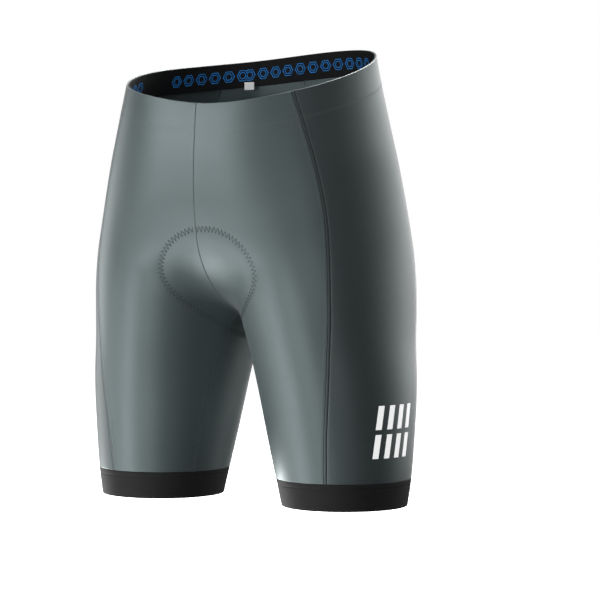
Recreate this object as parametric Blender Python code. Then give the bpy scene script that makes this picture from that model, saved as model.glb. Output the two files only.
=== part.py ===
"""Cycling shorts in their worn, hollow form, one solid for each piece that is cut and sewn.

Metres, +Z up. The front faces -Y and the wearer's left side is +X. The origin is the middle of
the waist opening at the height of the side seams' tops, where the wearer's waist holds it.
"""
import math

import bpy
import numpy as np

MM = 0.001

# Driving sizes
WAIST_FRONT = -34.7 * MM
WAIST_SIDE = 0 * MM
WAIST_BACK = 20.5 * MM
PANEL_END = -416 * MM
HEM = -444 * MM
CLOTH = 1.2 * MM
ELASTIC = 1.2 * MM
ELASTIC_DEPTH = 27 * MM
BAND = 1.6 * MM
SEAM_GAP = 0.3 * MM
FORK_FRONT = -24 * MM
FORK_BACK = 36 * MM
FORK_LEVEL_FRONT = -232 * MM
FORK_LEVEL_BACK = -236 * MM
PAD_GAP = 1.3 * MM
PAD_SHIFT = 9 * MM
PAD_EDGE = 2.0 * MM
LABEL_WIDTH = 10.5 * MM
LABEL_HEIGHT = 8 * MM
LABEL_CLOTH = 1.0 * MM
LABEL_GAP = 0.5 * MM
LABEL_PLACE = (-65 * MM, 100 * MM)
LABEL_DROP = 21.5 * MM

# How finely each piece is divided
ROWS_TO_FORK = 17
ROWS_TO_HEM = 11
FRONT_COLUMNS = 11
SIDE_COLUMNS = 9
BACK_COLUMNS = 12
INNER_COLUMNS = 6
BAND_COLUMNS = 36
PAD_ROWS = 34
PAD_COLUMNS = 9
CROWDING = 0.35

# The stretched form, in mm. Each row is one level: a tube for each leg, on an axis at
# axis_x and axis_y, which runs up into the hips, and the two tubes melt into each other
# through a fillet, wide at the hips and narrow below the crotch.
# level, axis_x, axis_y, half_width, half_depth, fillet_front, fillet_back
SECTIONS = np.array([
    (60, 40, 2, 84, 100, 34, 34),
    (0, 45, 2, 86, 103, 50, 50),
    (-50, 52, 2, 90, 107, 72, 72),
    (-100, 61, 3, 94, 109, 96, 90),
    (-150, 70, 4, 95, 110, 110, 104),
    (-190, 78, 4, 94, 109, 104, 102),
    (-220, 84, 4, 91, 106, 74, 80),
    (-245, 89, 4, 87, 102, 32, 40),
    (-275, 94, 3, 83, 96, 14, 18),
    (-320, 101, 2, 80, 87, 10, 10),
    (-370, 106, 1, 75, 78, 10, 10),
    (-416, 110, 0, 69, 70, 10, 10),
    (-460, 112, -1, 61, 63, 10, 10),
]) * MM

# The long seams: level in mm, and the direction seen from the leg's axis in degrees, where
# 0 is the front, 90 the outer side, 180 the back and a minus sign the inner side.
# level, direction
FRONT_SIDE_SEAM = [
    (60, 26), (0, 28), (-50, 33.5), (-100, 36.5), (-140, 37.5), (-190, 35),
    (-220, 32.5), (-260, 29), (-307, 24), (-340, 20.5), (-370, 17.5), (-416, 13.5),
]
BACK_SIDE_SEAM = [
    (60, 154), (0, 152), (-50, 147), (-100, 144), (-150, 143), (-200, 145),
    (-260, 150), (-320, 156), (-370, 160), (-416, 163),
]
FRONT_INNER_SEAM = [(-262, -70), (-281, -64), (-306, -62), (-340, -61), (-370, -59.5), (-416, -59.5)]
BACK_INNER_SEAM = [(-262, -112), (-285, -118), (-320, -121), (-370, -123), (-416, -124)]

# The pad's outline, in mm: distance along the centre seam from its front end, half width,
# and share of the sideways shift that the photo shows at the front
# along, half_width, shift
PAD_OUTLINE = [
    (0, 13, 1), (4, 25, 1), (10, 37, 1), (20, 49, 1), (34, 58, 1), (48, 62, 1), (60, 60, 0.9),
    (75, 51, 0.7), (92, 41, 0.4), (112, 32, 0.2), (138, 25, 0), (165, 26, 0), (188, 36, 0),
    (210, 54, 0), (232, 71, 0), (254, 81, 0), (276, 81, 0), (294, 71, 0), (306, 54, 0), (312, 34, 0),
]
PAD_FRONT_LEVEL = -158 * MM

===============

Without changing anything, quote the lines from the top of the data to the line that contains "cut and sewn.", including that line.

• Solution to this task:
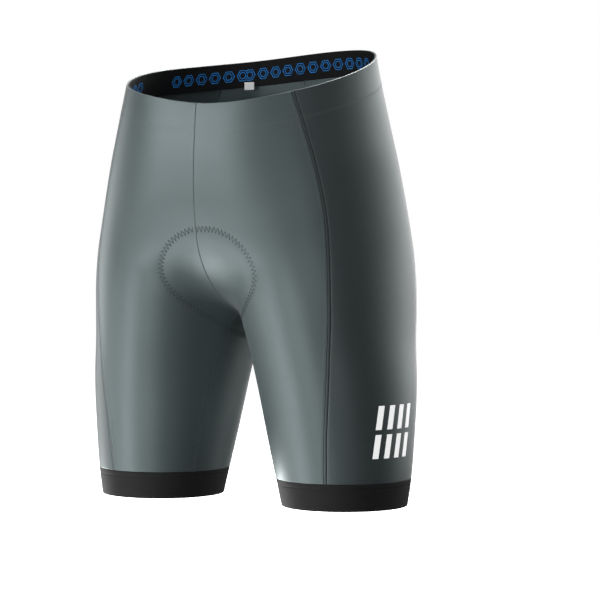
Recreate this object as parametric Blender Python code. Then give the bpy scene script that makes this picture from that model, saved as model.glb. Output the two files only.
=== part.py ===
"""Cycling shorts in their worn, hollow form, one solid for each piece that is cut and sewn.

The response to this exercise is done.